— start Given data —

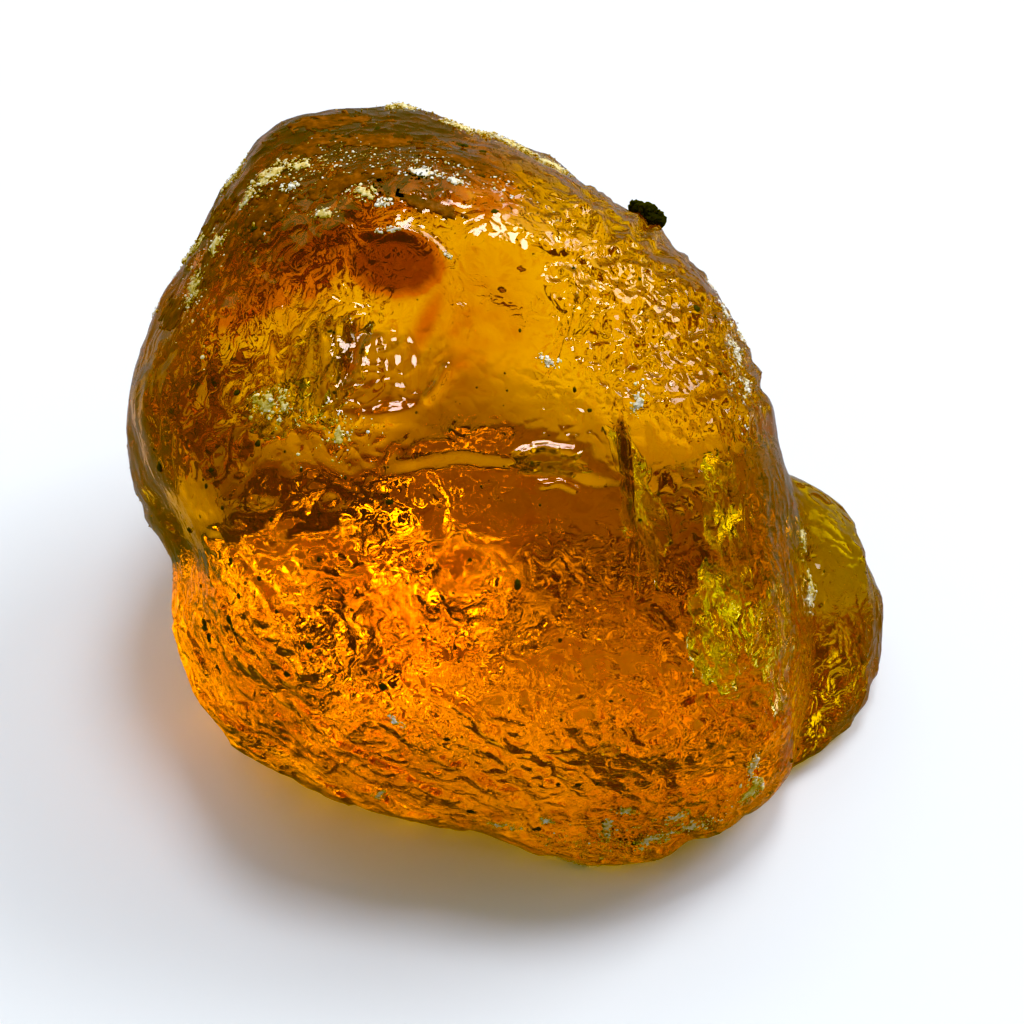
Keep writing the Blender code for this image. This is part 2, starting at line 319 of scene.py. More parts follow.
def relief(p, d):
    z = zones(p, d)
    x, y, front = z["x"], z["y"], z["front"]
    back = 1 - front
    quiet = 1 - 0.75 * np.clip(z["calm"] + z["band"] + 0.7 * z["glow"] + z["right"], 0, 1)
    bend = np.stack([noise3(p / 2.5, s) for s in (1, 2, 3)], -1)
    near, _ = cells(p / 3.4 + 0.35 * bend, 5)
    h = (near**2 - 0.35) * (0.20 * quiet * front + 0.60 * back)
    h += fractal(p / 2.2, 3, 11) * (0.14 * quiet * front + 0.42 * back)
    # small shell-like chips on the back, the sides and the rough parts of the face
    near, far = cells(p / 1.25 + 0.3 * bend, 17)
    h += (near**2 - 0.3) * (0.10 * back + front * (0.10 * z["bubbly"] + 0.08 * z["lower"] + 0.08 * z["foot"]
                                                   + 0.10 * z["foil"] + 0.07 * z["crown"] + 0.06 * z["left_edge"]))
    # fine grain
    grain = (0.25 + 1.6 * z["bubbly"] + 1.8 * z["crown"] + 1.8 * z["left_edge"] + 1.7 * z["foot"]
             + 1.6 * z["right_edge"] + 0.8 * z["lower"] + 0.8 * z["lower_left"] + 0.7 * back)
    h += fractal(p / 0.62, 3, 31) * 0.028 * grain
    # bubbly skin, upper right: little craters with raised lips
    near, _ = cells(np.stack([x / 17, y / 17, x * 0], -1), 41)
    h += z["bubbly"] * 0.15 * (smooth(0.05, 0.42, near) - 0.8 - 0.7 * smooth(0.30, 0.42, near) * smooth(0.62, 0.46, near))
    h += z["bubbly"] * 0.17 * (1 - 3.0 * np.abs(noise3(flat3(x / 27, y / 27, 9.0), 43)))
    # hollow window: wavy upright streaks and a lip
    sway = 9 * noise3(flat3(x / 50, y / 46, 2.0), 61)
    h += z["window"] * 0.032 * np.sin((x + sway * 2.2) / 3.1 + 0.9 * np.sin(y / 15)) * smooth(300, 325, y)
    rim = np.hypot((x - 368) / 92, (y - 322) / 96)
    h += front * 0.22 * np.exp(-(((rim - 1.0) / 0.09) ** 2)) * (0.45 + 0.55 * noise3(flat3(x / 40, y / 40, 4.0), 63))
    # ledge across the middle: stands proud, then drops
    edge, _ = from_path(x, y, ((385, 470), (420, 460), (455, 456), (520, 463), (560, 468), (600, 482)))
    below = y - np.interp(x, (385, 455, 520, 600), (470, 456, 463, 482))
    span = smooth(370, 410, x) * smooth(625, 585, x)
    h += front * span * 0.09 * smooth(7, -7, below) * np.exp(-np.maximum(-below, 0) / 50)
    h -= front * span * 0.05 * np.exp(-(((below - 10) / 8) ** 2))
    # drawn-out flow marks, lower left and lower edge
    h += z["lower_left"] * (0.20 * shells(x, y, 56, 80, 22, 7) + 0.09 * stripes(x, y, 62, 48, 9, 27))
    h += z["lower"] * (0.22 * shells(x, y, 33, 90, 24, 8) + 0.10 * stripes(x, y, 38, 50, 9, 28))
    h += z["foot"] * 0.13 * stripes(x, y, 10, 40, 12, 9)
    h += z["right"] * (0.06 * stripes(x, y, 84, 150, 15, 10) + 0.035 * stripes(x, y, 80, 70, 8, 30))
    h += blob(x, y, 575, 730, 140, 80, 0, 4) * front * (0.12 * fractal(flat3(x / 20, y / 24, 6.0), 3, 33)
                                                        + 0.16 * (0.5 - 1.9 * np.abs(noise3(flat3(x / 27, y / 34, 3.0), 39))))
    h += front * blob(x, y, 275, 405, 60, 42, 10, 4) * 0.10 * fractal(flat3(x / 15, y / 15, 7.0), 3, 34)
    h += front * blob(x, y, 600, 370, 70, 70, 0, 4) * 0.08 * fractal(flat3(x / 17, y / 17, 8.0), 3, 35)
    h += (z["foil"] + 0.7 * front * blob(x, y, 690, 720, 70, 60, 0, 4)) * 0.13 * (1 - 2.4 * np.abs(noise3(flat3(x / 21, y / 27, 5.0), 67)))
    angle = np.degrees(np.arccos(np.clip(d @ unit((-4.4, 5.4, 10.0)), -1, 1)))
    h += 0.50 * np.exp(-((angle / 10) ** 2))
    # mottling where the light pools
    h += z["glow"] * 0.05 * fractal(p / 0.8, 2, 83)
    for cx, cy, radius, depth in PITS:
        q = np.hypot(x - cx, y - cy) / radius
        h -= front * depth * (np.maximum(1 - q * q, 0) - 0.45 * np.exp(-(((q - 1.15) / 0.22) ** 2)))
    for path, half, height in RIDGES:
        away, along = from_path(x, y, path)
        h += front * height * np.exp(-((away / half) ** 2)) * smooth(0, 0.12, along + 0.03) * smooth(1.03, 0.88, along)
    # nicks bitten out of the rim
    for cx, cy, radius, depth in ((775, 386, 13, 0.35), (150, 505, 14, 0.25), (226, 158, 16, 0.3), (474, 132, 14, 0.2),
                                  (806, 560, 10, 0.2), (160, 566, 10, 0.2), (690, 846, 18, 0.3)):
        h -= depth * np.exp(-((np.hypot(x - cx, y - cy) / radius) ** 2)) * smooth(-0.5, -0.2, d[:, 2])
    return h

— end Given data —

Task directions:
Quote the listing in full, please, keeping every line exact.

Full solution:
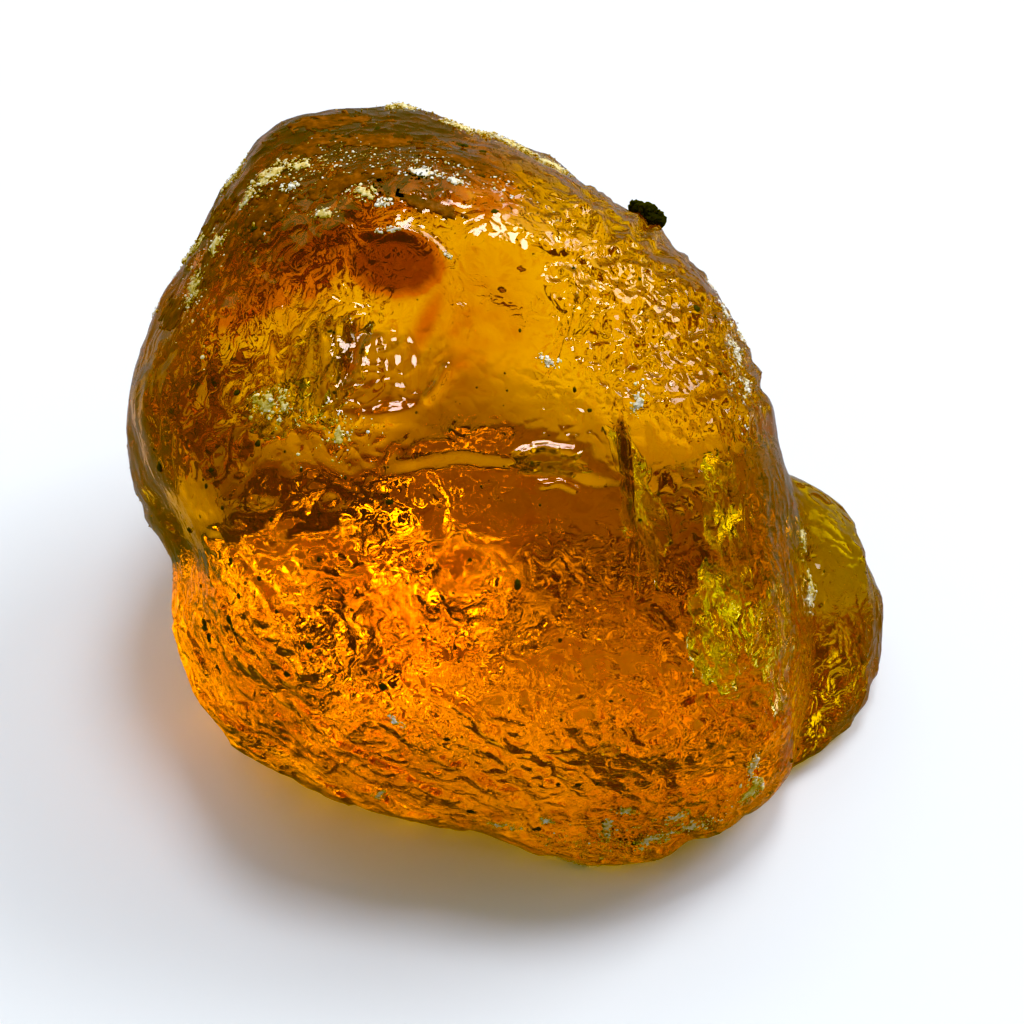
Keep writing the Blender code for this image. This is part 2, starting at line 319 of scene.py. More parts follow.
def relief(p, d):
    z = zones(p, d)
    x, y, front = z["x"], z["y"], z["front"]
    back = 1 - front
    quiet = 1 - 0.75 * np.clip(z["calm"] + z["band"] + 0.7 * z["glow"] + z["right"], 0, 1)
    bend = np.stack([noise3(p / 2.5, s) for s in (1, 2, 3)], -1)
    near, _ = cells(p / 3.4 + 0.35 * bend, 5)
    h = (near**2 - 0.35) * (0.20 * quiet * front + 0.60 * back)
    h += fractal(p / 2.2, 3, 11) * (0.14 * quiet * front + 0.42 * back)
    # small shell-like chips on the back, the sides and the rough parts of the face
    near, far = cells(p / 1.25 + 0.3 * bend, 17)
    h += (near**2 - 0.3) * (0.10 * back + front * (0.10 * z["bubbly"] + 0.08 * z["lower"] + 0.08 * z["foot"]
                                                   + 0.10 * z["foil"] + 0.07 * z["crown"] + 0.06 * z["left_edge"]))
    # fine grain
    grain = (0.25 + 1.6 * z["bubbly"] + 1.8 * z["crown"] + 1.8 * z["left_edge"] + 1.7 * z["foot"]
             + 1.6 * z["right_edge"] + 0.8 * z["lower"] + 0.8 * z["lower_left"] + 0.7 * back)
    h += fractal(p / 0.62, 3, 31) * 0.028 * grain
    # bubbly skin, upper right: little craters with raised lips
    near, _ = cells(np.stack([x / 17, y / 17, x * 0], -1), 41)
    h += z["bubbly"] * 0.15 * (smooth(0.05, 0.42, near) - 0.8 - 0.7 * smooth(0.30, 0.42, near) * smooth(0.62, 0.46, near))
    h += z["bubbly"] * 0.17 * (1 - 3.0 * np.abs(noise3(flat3(x / 27, y / 27, 9.0), 43)))
    # hollow window: wavy upright streaks and a lip
    sway = 9 * noise3(flat3(x / 50, y / 46, 2.0), 61)
    h += z["window"] * 0.032 * np.sin((x + sway * 2.2) / 3.1 + 0.9 * np.sin(y / 15)) * smooth(300, 325, y)
    rim = np.hypot((x - 368) / 92, (y - 322) / 96)
    h += front * 0.22 * np.exp(-(((rim - 1.0) / 0.09) ** 2)) * (0.45 + 0.55 * noise3(flat3(x / 40, y / 40, 4.0), 63))
    # ledge across the middle: stands proud, then drops
    edge, _ = from_path(x, y, ((385, 470), (420, 460), (455, 456), (520, 463), (560, 468), (600, 482)))
    below = y - np.interp(x, (385, 455, 520, 600), (470, 456, 463, 482))
    span = smooth(370, 410, x) * smooth(625, 585, x)
    h += front * span * 0.09 * smooth(7, -7, below) * np.exp(-np.maximum(-below, 0) / 50)
    h -= front * span * 0.05 * np.exp(-(((below - 10) / 8) ** 2))
    # drawn-out flow marks, lower left and lower edge
    h += z["lower_left"] * (0.20 * shells(x, y, 56, 80, 22, 7) + 0.09 * stripes(x, y, 62, 48, 9, 27))
    h += z["lower"] * (0.22 * shells(x, y, 33, 90, 24, 8) + 0.10 * stripes(x, y, 38, 50, 9, 28))
    h += z["foot"] * 0.13 * stripes(x, y, 10, 40, 12, 9)
    h += z["right"] * (0.06 * stripes(x, y, 84, 150, 15, 10) + 0.035 * stripes(x, y, 80, 70, 8, 30))
    h += blob(x, y, 575, 730, 140, 80, 0, 4) * front * (0.12 * fractal(flat3(x / 20, y / 24, 6.0), 3, 33)
                                                        + 0.16 * (0.5 - 1.9 * np.abs(noise3(flat3(x / 27, y / 34, 3.0), 39))))
    h += front * blob(x, y, 275, 405, 60, 42, 10, 4) * 0.10 * fractal(flat3(x / 15, y / 15, 7.0), 3, 34)
    h += front * blob(x, y, 600, 370, 70, 70, 0, 4) * 0.08 * fractal(flat3(x / 17, y / 17, 8.0), 3, 35)
    h += (z["foil"] + 0.7 * front * blob(x, y, 690, 720, 70, 60, 0, 4)) * 0.13 * (1 - 2.4 * np.abs(noise3(flat3(x / 21, y / 27, 5.0), 67)))
    angle = np.degrees(np.arccos(np.clip(d @ unit((-4.4, 5.4, 10.0)), -1, 1)))
    h += 0.50 * np.exp(-((angle / 10) ** 2))
    # mottling where the light pools
    h += z["glow"] * 0.05 * fractal(p / 0.8, 2, 83)
    for cx, cy, radius, depth in PITS:
        q = np.hypot(x - cx, y - cy) / radius
        h -= front * depth * (np.maximum(1 - q * q, 0) - 0.45 * np.exp(-(((q - 1.15) / 0.22) ** 2)))
    for path, half, height in RIDGES:
        away, along = from_path(x, y, path)
        h += front * height * np.exp(-((away / half) ** 2)) * smooth(0, 0.12, along + 0.03) * smooth(1.03, 0.88, along)
    # nicks bitten out of the rim
    for cx, cy, radius, depth in ((775, 386, 13, 0.35), (150, 505, 14, 0.25), (226, 158, 16, 0.3), (474, 132, 14, 0.2),
                                  (806, 560, 10, 0.2), (160, 566, 10, 0.2), (690, 846, 18, 0.3)):
        h -= depth * np.exp(-((np.hypot(x - cx, y - cy) / radius) ** 2)) * smooth(-0.5, -0.2, d[:, 2])
    return h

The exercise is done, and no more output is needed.